New research at Sheba aims to leverage key mitochondrial differences to control how the immune system functions.

Sheba Medical Center’s Mitochondrial Research Lab has just won a series of prestigious grants for new research that could completely change how cancer treatment works, along with many other immune related diseases besides.

The Mitochondrial Research Lab is the brainchild of Dr. Tal Yardeni, whose body of work focuses on how small differences in the genetic and metabolic function of mitochondria have drastically different effects on immune cells. These differences can regulate how well the immune system can recognize and attack both pathogens and anomalous cellular growths such as cancers.

Unlike other work, which tends to look at metabolic functions in abnormal or compromised immune systems, Dr. Yardeni is examining how the natural differences between mitochondria can lead to drastically different outcomes.
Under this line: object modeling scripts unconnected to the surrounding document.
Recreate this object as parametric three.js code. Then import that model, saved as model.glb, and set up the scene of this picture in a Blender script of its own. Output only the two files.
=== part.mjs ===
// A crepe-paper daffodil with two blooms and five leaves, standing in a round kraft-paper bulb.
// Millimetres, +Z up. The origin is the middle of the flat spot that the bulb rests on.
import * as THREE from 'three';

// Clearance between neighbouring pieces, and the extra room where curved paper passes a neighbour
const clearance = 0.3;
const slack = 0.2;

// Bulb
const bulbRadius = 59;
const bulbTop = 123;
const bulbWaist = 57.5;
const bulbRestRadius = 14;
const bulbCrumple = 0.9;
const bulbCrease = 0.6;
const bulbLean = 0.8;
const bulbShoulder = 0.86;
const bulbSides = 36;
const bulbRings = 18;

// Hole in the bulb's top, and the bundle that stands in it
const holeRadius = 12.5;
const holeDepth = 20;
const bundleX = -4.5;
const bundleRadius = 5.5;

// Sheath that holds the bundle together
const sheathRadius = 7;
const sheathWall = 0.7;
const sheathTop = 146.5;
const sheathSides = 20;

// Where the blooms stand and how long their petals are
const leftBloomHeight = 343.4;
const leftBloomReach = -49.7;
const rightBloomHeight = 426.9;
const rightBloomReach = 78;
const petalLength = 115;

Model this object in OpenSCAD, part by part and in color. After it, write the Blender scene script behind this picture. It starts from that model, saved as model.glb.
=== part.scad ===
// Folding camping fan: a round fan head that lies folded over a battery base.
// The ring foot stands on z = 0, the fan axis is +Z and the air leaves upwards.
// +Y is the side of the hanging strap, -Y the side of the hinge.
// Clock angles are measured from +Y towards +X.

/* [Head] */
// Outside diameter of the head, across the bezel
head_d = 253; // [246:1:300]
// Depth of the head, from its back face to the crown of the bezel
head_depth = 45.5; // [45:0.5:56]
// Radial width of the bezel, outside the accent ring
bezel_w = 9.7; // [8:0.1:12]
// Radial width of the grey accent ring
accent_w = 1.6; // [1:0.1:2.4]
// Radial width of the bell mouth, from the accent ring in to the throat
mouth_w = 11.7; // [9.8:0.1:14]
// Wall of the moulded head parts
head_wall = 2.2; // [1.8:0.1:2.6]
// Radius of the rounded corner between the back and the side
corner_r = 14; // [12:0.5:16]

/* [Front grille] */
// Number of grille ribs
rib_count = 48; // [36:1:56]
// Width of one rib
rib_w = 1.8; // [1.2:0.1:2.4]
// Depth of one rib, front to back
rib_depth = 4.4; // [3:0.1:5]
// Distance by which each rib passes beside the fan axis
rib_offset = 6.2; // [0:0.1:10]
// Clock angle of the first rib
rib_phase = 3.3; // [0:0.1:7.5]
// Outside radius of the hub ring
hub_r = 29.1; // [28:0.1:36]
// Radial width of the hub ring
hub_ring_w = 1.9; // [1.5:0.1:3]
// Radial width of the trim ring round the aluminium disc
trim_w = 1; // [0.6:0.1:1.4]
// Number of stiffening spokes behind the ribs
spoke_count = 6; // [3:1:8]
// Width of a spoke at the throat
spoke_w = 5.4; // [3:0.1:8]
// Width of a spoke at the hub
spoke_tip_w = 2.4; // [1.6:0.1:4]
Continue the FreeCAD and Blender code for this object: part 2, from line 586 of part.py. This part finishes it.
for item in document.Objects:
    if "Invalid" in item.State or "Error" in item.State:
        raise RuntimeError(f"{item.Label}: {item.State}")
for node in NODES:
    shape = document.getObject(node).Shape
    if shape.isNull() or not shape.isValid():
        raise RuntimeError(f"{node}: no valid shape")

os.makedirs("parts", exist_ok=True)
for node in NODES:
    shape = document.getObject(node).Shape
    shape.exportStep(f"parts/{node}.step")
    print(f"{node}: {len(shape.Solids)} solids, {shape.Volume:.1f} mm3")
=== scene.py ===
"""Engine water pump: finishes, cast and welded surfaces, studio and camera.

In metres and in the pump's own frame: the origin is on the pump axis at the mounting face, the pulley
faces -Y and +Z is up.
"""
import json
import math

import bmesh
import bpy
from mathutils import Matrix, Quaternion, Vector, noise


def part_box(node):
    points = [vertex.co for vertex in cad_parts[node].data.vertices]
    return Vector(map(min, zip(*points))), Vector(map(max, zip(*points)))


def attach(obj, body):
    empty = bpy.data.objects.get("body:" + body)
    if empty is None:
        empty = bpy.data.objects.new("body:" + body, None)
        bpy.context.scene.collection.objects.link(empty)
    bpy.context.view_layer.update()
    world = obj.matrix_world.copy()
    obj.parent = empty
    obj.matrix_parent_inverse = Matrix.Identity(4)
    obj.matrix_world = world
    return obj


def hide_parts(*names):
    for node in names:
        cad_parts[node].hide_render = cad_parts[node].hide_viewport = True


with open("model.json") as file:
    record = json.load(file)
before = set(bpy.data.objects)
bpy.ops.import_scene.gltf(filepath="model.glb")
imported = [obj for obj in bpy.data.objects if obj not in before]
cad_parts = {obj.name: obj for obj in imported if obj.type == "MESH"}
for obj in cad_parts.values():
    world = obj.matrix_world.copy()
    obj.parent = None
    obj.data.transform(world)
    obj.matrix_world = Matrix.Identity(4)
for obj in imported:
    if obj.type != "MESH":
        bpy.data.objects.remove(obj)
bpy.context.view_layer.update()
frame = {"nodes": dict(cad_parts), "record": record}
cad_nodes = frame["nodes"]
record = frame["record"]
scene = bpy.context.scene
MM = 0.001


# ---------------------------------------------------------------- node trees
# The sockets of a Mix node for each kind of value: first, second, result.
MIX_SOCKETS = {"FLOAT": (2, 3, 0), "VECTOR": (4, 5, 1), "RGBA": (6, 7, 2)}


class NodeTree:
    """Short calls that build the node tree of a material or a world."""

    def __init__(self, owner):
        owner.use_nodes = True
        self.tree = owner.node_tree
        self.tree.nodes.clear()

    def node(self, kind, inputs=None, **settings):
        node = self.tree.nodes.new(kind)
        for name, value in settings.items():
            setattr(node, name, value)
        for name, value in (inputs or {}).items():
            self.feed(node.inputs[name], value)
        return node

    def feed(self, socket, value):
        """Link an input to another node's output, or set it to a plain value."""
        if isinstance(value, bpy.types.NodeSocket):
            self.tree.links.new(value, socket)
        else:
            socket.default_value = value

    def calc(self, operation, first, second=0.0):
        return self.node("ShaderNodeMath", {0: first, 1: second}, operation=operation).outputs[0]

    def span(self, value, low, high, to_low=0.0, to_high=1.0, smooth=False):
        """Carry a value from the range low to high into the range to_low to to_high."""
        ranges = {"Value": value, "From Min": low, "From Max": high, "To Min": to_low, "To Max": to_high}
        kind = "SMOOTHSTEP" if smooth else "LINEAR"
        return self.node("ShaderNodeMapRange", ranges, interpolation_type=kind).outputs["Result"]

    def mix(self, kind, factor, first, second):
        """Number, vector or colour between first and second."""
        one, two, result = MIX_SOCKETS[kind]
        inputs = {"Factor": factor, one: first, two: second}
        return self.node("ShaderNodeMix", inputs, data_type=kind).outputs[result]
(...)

She has already proven direct links in animal research, identifying normal variations in mitochondria that can drive differences in immune response, leading to stronger or weaker activity in mice.

The ultimate goal of her research is to develop novel new therapeutic approaches for cancer and all immune diseases, all using a patient’s own immune system, strengthened through targeting their mitochondria.

“We are using cancer as one example,” Yardeni says. “But if we are talking about the immune system, we can also talk about autoimmune diseases, neurodegenerative diseases, any disease that is related to the immune system. This is our focus, to understand the mitochondria signature of each disease, and then to be able to adapt the immune cells of a patient to fight it.”

Doctor using AI-powered tablet

Other Sheba clinicians and researchers have followed suit, working with Dr Yardeni to understand how mitochondrial function influences the diseases they are working on.

Prof. Yaacov Lawrence is the Chair of The Benjamin Davidai Department of Radiation Oncology at Sheba Medical Center. He uses targeted radiation to kill tumors. This works by shooting a focused beam of X rays at the cancer cells, which causes catastrophic damage to their DNA. The damage prevents the cells from replicating and after several weeks, they die off. The problem is that some cancer cells are remarkably resistant, and are able to sometimes survive such therapies.

“One of my frustrations is that radiation isn’t always as effective as we want it to be,” Lawrence notes. “There are certain cancers where the outcomes are suboptimal. For instance, in pancreatic cancer, we can deliver very high doses of radiation, but the tumor rarely shrinks after treatment. We believe one of the reasons that pancreatic cancer cells are comparatively resistant to radiation is related to their [cellular] metabolism. We have a theory that’s why they are able to survive high-dose radiation therapy.”

Lawrence and Yardeni believe this is directly related to mitochondrial function. The cell’s mitochondria generate energy used to both replicate the cell itself, and critically, to repair damaged DNA. Strong DNA repair can negate the effects of radiotherapy, enabling the cell to survive. 

As an oncologist, he sees further possible connections between his clinical work and mitochondrial research. Lawrence believes there is a link between mitochondrial function and apoptosis, predetermined cell death. Apoptosis is a cell’s natural death process, allowing the body to replace old and damaged cells with new ones. The old cell dies off to make room for a new one. However, in cancer cells, the normal apoptosis process is blocked, so cells simply add up instead of replacing the old ones, forming a tumor. The apoptosis process is also how cells with damaged DNA are removed from the body, meaning the process is critical to ensuring radiotherapy success. Finding the mechanism by which mitochondrial metabolism regulates cell death is therefore another key direction to overcoming resistant cancers.

Doctor using AI-powered tablet

The series of grants secured by the research center will build on this work to find the exact processes and mechanisms that underlie treatment resistance and according to Yardeni and Lawrence will lead to a new generation of cancer therapies.